Im Kapitel Verhütung ist vorgesehen, Personal, Patienten und Besucher von Spitälern und Pflegeheimen für Hygienemassnahmen wie Händedesinfektion zu sensibilisieren. Bei Bildung und Forschung geht es unter anderem um die Ausbildung des Personals im Bereich Infektionsprävention.
Grosser Handlungsbedarf
Spital- und Pflegeheiminfektionen – so genannte nosokomiale Infektionen – betreffen insbesondere die Harn- und die Atemwege oder treten als Wundinfektionen und Blutvergiftungen auf. Aktuelle Zahlen dazu gebe es nicht, erklärte der Infektiologe Stefan Kuster, Mitglied der Gruppe Swissnoso, die sich der Reduktion von nosokomialen Infektionen und multiresistenten Keimen im Schweizer Gesundheitswesens widmet.
Eine im Zusammenhang mit der Strategie NOSO durchgeführte Umfrage macht jedoch den Handlungsbedarf deutlich. So hat nicht einmal die Hälfte der Spitäler einen Spezialisten für Spiralepidemiologie und Spitalhygiene im Haus, bei den Pflegeheimen sind es gerade einmal 13 Prozent. Systematische Massnahmen zur Prävention von Spitalinfektionen gibt es lediglich in der Hälfte der Spitäler, und von diesen kennen nicht einmal alle ein Händehygieneprogramm.
Prävention kostet
Viele Spitäler hätten bereits Massnahmen zur Überwachung oder Vermeidung von nosokomialen Infektionen getroffen, sagte Kuster. «Es gibt aber noch Luft nach oben.» Von Schlendrian mag Kuster nicht sprechen. «Ich glaube nicht, dass bewusst Leid von Patienten in Kauf genommen wird», sagte er.
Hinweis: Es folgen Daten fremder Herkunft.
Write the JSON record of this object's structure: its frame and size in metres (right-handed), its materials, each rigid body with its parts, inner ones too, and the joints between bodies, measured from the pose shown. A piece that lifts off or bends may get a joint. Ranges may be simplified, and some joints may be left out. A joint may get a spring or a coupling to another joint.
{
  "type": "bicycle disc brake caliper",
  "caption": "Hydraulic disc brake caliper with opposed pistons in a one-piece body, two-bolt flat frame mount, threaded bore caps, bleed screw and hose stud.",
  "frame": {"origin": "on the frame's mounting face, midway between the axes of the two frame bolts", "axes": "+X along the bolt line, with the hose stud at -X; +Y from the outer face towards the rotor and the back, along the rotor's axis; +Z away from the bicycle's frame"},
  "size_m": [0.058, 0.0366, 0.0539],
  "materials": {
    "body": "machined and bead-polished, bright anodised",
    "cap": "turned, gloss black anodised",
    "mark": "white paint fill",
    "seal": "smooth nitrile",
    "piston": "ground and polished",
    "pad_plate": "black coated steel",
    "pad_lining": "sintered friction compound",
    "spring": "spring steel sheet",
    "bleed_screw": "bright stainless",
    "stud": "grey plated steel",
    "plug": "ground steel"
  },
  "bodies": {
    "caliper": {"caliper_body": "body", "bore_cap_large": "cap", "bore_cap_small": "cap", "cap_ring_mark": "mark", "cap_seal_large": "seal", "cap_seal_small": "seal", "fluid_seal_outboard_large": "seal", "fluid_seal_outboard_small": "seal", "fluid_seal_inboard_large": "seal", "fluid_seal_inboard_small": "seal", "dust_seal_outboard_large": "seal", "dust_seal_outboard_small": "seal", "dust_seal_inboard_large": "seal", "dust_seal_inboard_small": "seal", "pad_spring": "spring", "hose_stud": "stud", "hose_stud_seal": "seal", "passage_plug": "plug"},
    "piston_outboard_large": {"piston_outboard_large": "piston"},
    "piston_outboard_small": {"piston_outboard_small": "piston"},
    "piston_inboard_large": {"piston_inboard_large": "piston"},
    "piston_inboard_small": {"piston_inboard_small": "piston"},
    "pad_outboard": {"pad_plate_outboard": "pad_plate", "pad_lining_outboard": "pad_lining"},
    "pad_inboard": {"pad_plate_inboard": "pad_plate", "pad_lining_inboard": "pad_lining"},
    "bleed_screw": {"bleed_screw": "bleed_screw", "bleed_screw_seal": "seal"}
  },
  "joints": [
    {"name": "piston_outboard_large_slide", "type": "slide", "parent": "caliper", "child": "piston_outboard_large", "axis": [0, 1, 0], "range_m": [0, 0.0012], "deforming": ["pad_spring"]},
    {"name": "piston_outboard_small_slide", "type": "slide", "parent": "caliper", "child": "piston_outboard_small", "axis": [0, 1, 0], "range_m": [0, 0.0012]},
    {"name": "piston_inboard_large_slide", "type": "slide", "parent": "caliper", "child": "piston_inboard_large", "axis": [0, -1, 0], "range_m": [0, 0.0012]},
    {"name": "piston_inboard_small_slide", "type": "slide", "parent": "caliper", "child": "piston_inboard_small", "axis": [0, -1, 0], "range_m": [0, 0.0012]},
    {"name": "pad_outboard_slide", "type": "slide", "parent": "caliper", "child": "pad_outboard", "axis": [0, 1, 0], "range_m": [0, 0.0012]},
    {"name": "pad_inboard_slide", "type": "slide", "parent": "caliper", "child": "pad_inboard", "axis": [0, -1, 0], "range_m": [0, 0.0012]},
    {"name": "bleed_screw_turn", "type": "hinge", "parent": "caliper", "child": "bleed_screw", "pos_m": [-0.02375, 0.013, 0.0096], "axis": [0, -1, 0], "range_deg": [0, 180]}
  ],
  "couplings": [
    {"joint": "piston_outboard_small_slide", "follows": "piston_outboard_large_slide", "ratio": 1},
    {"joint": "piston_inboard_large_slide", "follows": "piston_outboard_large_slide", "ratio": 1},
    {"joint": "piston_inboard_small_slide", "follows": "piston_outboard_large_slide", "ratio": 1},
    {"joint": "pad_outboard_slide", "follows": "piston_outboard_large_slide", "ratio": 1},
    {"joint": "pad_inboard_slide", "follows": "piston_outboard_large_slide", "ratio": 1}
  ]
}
Andererseits wies der Experte auf die hohen Kosten von Präventionsmassnahmen hin. Dafür brauche es zuerst Investitionen, die sich, wenn überhaupt, erst später rechneten. Das sei gegenüber einem Verwaltungsrat nicht immer einfach zu rechtfertigen.
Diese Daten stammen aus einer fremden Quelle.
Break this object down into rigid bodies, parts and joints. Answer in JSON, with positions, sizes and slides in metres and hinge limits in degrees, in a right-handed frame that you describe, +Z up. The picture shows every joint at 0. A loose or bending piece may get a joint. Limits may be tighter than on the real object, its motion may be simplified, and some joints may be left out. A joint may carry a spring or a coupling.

Trotz der Mängel im Bereich Spital- und Pflegeheiminfektionen und der vielen Todesfälle sind in der Strategie keine verbindlichen Vorschriften auf Verordnungs- oder Gesetzesebene vorgesehen. Die Grundlagen dafür gebe es zwar, sagte Daniel Koch, Leiter der Abteilung übertragbare Krankheiten im BAG. Diese würden auch eingesetzt, wenn sie zum Ziel führten. Viel wichtiger sei es aber, dass die Verantwortlichen in Spitälern und Pflegeheimen von den Massnahmen überzeugt seien.
Weltweites Problem
Neben zusätzlichen Erkrankungen und Toten verursachen die nosokomialen Infektionen geschätzte Zusatzkosten von 230 Millionen Franken pro Jahr. Das Problem beschränkt sich nicht auf die Schweiz: Die Zahl der Todesfälle allein in Europa wird auf 37’000 geschätzt.
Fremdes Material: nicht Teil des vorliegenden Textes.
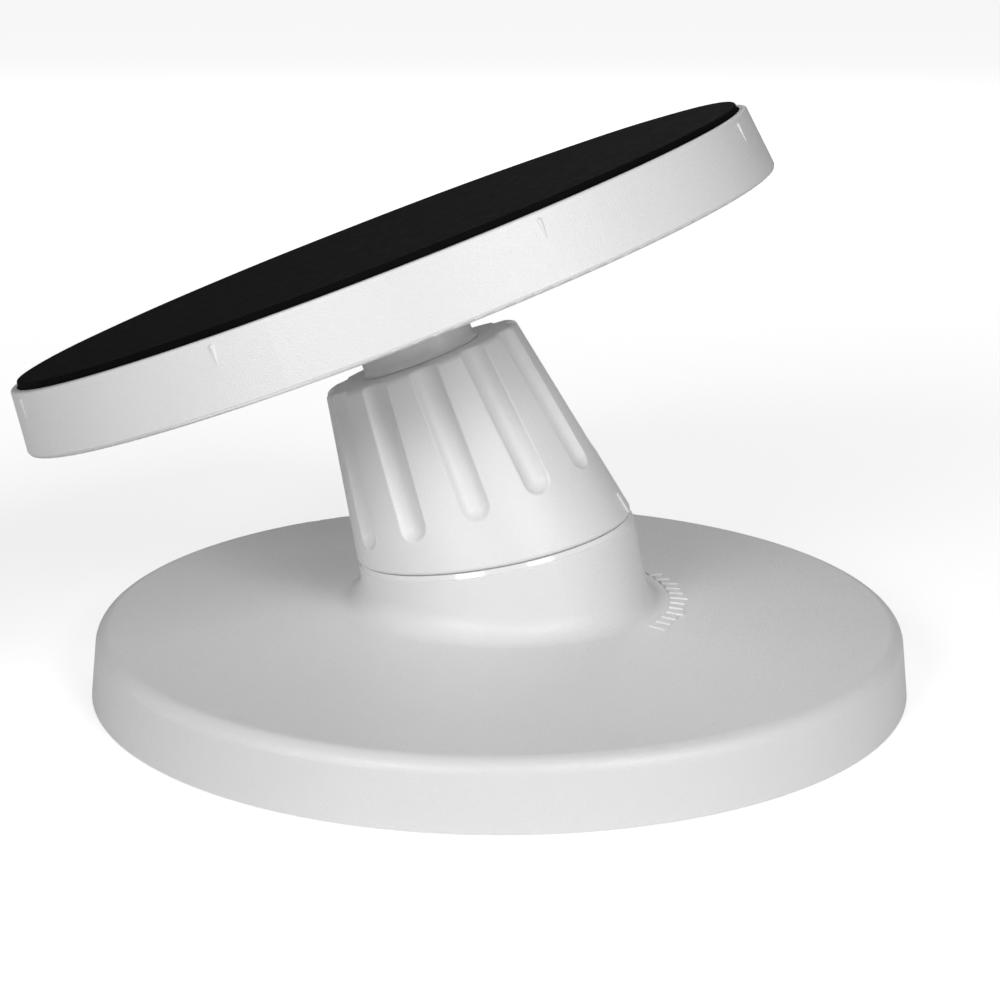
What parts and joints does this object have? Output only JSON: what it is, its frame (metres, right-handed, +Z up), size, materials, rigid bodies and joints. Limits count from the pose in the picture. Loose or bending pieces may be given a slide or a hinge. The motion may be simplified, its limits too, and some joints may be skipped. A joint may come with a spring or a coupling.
{
  "type": "tilting swivel display stand",
  "caption": "Round weighted base with a slanted fluted collar that carries a tilting, swivelling round disc with a non-slip pad, to stand a counter display on.",
  "frame": {"origin": "middle of the underside of the base's foot pad, where the stand rests", "axes": "+Z up, -Y to the front, towards which the disc tilts, +X to the right of someone looking along +Y"},
  "size_m": [0.2, 0.2166, 0.141],
  "materials": {
    "white_shell": "fine spark-textured white ABS, semi-gloss",
    "glide_plastic": "polished white acetal",
    "bush_plastic": "natural acetal",
    "weight_steel": "rolled plate, phosphated",
    "dark_shell": "moulded black ABS",
    "foot_rubber": "matt non-slip rubber sheet",
    "pad_rubber": "matt black non-slip cellular rubber with a fine grain",
    "adhesive_film": "double-sided film",
    "plate_steel": "zinc-plated sheet steel",
    "bolt_steel": "bright zinc-plated steel",
    "screw_steel": "black-oxide steel",
    "spring_steel": "hardened spring steel, oiled",
    "friction_lining": "pressed fibre friction lining"
  },
  "bodies": {
    "base": {"base_cover": "white_shell", "glide_ring": "glide_plastic", "neck_bush": "bush_plastic", "ballast_plate": "weight_steel", "ballast_screws": "bolt_steel", "bottom_cover": "dark_shell", "bottom_cover_screws": "bolt_steel", "foot_pad": "foot_rubber"},
    "collar": {"tilt_collar": "white_shell", "collar_base_plate": "plate_steel", "collar_plate_screws": "bolt_steel", "tilt_bolt": "bolt_steel", "tilt_friction_washer": "friction_lining", "tilt_pressure_washer": "bolt_steel", "tilt_spring_washers": "spring_steel", "tilt_lock_nut": "bolt_steel", "swivel_bush": "bush_plastic"},
    "disc": {"disc_tray": "white_shell", "disc_underplate": "white_shell", "underplate_screws": "screw_steel", "hub_screws": "screw_steel", "stiffener_plate": "plate_steel", "swivel_bolt": "bolt_steel", "swivel_thrust_washer": "bush_plastic", "swivel_friction_washer": "friction_lining", "swivel_pressure_washer": "bolt_steel", "swivel_spring_washers": "spring_steel", "swivel_lock_nut": "bolt_steel", "pad_adhesive": "adhesive_film", "top_pad": "pad_rubber"}
  },
  "joints": [
    {"name": "tilt_swivel", "type": "hinge", "parent": "base", "child": "collar", "pos_m": [0, 0, 0.0295], "axis": [0, -0.1852, 0.9827], "continuous": true},
    {"name": "disc_swivel", "type": "hinge", "parent": "collar", "child": "disc", "pos_m": [0, 0, 0.0295], "axis": [0, -0.3641, 0.9314], "continuous": true}
  ]
}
Der Entwurf für die Strategie NOSO wurde gestützt auf das geänderte Epidemiengesetz und die die gesundheitspolitischen Prioritäten des Bundesrats «Gesundheit 2020» erarbeitet. Konkrete Ziele, wie viele Infektionen vermieden werden sollen, sind darin noch nicht enthalten. Ebenfalls noch unklar ist laut Koch, wie viel Geld für die Umsetzung der geplanten Massnahmen zur Verfügung steht. Die Konsultation dauert bis zum 14. September.